* _The request_
Write out the whole of the material exactly.

* _Data block_
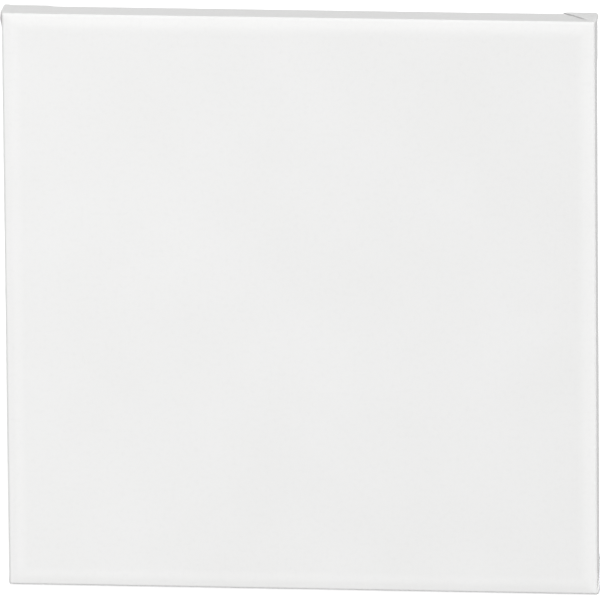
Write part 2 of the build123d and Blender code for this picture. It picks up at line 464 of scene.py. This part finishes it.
def loose_boxes(node_name):
    """The lowest and highest corner of each separate solid of a CAD node."""
    shape = bmesh.new()
    shape.from_mesh(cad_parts[node_name].data)
    bmesh.ops.remove_doubles(shape, verts=shape.verts, dist=WELD)
    boxes = []
    left = set(shape.verts)
    while left:
        seen = set()
        todo = [left.pop()]
        while todo:
            vert = todo.pop()
            seen.add(vert)
            todo += [e.other_vert(vert) for e in vert.link_edges if e.other_vert(vert) not in seen]
        left -= seen
        places = np.array([vert.co[:] for vert in seen])
        boxes.append((places.min(0), places.max(0)))
    shape.free()
    return boxes


class FoldedSheet:
    """A square sheet folded round a square frame, with its corners laid in pleats like a pinwheel.

    A point of the flat sheet is (s, t) from its middle. In a corner, q runs out over the side that
    is wrapped last, and p over the side that the pleat lies on; both are measured from the front
    fold. The top left and bottom right pleats lie on the left and right, the others on the top and
    bottom. All is worked out in one quarter, where both sides are positive, and then mirrored.
    """

    def __init__(self, low, high):
        self.half = (high.x - low.x - CLOTH) / 2
        self.centre_z = (high.z + low.z) / 2
        self.front = low.y + CLOTH / 2
        self.back = high.y - FOLD_STACK - CLOTH / 2
        self.wall = self.back - self.front
        self.lines = thread_lines(self.half, self.wall)
        self.s, self.t = np.meshgrid(self.lines, self.lines, indexing="ij")
        past_x, past_z = np.abs(self.s) - self.half, np.abs(self.t) - self.half
        self.swapped = (self.s > 0) == (self.t > 0)
        self.p = np.where(self.swapped, past_z, past_x)
        self.q = np.where(self.swapped, past_x, past_z)
        self.side = (self.p > 0) & (self.q <= 0)
        self.strip = (self.p <= 0) & (self.q > 0)
        self.pleat = (self.p > 0) & (self.q > 0)
        self.reach = np.maximum(np.maximum(self.p, self.q), 0)
        self.behind = np.maximum(self.reach - self.wall, 0)
        self.under = self.strip & (self.behind > -self.p)
        self.down = self.way_down()

    def way_down(self):
        """How far each sample lies from the last side's edge, with the folded edges tucked in."""
        p, q = self.p, self.q
        down = np.where(self.pleat, np.minimum(p, q), np.where(self.under, -p, np.maximum(-q, 0)))
        tuck = TUCK * ease(0, TUCK, self.behind + p) * ease(TUCK / 6, 2 * TUCK, self.behind)
        down = np.where(self.side | self.pleat | self.under, np.sqrt(down**2 + tuck**2), down)
        return np.where(self.strip & ~self.under, self.behind, down)

    def sharp_place(self):
        """Where each sample lies on a sharp-edged box: along the last side, back, along the other."""
        y = self.front + np.minimum(self.reach, self.wall)
        turned = self.side | self.pleat | self.under
        x = self.half - np.where(turned, self.behind, np.maximum(-self.p, 0))
        return x, y, self.half - self.down

    def crease_slack(self):
        """The slack of the corner that each sample is nearest to."""
        lower = np.where(self.s > 0, CREASE_SLACK["bottom_right"], CREASE_SLACK["bottom_left"])
        upper = np.where(self.s > 0, CREASE_SLACK["top_right"], CREASE_SLACK["top_left"])
        return np.where(self.t > 0, upper, lower)

    def plies(self):
        """How many thicknesses of cloth lie under each sample."""
        p, q = self.p, self.q
        loose = self.crease_slack()
        grow = ease(PLEAT_FROM, TIGHT_PLEAT - SLACK_GAIN * loose, self.reach)
        slack = loose * (1 - PRESSED_FLAT * ease(self.wall - 2 * MM, self.wall + MM, self.reach))
        pleat = fold_height(q - p, 1, slack) * grow
        inwards = np.where(self.under, self.behind, -p)
        edge = fold_height(np.maximum(q, 0), 1, slack) * grow * ease(CORNER_LIFT, 0, inwards)
        mitre = fold_height(-p - self.behind, 3, MITRE_SLACK) * ease(FLAP_END, MARGIN, -p)
        over = ease(*FLAP_RISE, np.where(self.under, self.down, q - self.wall))
        count = np.where(self.pleat, pleat, 0.0)
        return np.where(self.strip, edge + (mitre - edge) * over, count)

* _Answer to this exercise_
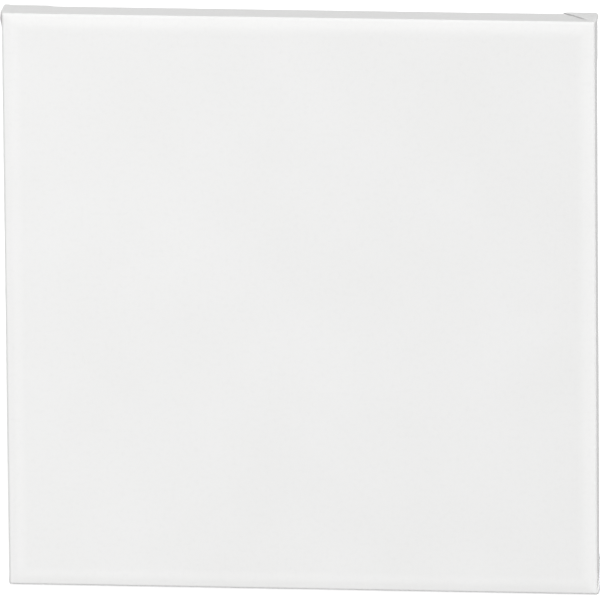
Write part 2 of the build123d and Blender code for this picture. It picks up at line 464 of scene.py. This part finishes it.
def loose_boxes(node_name):
    """The lowest and highest corner of each separate solid of a CAD node."""
    shape = bmesh.new()
    shape.from_mesh(cad_parts[node_name].data)
    bmesh.ops.remove_doubles(shape, verts=shape.verts, dist=WELD)
    boxes = []
    left = set(shape.verts)
    while left:
        seen = set()
        todo = [left.pop()]
        while todo:
            vert = todo.pop()
            seen.add(vert)
            todo += [e.other_vert(vert) for e in vert.link_edges if e.other_vert(vert) not in seen]
        left -= seen
        places = np.array([vert.co[:] for vert in seen])
        boxes.append((places.min(0), places.max(0)))
    shape.free()
    return boxes


class FoldedSheet:
    """A square sheet folded round a square frame, with its corners laid in pleats like a pinwheel.

    A point of the flat sheet is (s, t) from its middle. In a corner, q runs out over the side that
    is wrapped last, and p over the side that the pleat lies on; both are measured from the front
    fold. The top left and bottom right pleats lie on the left and right, the others on the top and
    bottom. All is worked out in one quarter, where both sides are positive, and then mirrored.
    """

    def __init__(self, low, high):
        self.half = (high.x - low.x - CLOTH) / 2
        self.centre_z = (high.z + low.z) / 2
        self.front = low.y + CLOTH / 2
        self.back = high.y - FOLD_STACK - CLOTH / 2
        self.wall = self.back - self.front
        self.lines = thread_lines(self.half, self.wall)
        self.s, self.t = np.meshgrid(self.lines, self.lines, indexing="ij")
        past_x, past_z = np.abs(self.s) - self.half, np.abs(self.t) - self.half
        self.swapped = (self.s > 0) == (self.t > 0)
        self.p = np.where(self.swapped, past_z, past_x)
        self.q = np.where(self.swapped, past_x, past_z)
        self.side = (self.p > 0) & (self.q <= 0)
        self.strip = (self.p <= 0) & (self.q > 0)
        self.pleat = (self.p > 0) & (self.q > 0)
        self.reach = np.maximum(np.maximum(self.p, self.q), 0)
        self.behind = np.maximum(self.reach - self.wall, 0)
        self.under = self.strip & (self.behind > -self.p)
        self.down = self.way_down()

    def way_down(self):
        """How far each sample lies from the last side's edge, with the folded edges tucked in."""
        p, q = self.p, self.q
        down = np.where(self.pleat, np.minimum(p, q), np.where(self.under, -p, np.maximum(-q, 0)))
        tuck = TUCK * ease(0, TUCK, self.behind + p) * ease(TUCK / 6, 2 * TUCK, self.behind)
        down = np.where(self.side | self.pleat | self.under, np.sqrt(down**2 + tuck**2), down)
        return np.where(self.strip & ~self.under, self.behind, down)

    def sharp_place(self):
        """Where each sample lies on a sharp-edged box: along the last side, back, along the other."""
        y = self.front + np.minimum(self.reach, self.wall)
        turned = self.side | self.pleat | self.under
        x = self.half - np.where(turned, self.behind, np.maximum(-self.p, 0))
        return x, y, self.half - self.down

    def crease_slack(self):
        """The slack of the corner that each sample is nearest to."""
        lower = np.where(self.s > 0, CREASE_SLACK["bottom_right"], CREASE_SLACK["bottom_left"])
        upper = np.where(self.s > 0, CREASE_SLACK["top_right"], CREASE_SLACK["top_left"])
        return np.where(self.t > 0, upper, lower)

    def plies(self):
        """How many thicknesses of cloth lie under each sample."""
        p, q = self.p, self.q
        loose = self.crease_slack()
        grow = ease(PLEAT_FROM, TIGHT_PLEAT - SLACK_GAIN * loose, self.reach)
        slack = loose * (1 - PRESSED_FLAT * ease(self.wall - 2 * MM, self.wall + MM, self.reach))
        pleat = fold_height(q - p, 1, slack) * grow
        inwards = np.where(self.under, self.behind, -p)
        edge = fold_height(np.maximum(q, 0), 1, slack) * grow * ease(CORNER_LIFT, 0, inwards)
        mitre = fold_height(-p - self.behind, 3, MITRE_SLACK) * ease(FLAP_END, MARGIN, -p)
        over = ease(*FLAP_RISE, np.where(self.under, self.down, q - self.wall))
        count = np.where(self.pleat, pleat, 0.0)
        return np.where(self.strip, edge + (mitre - edge) * over, count)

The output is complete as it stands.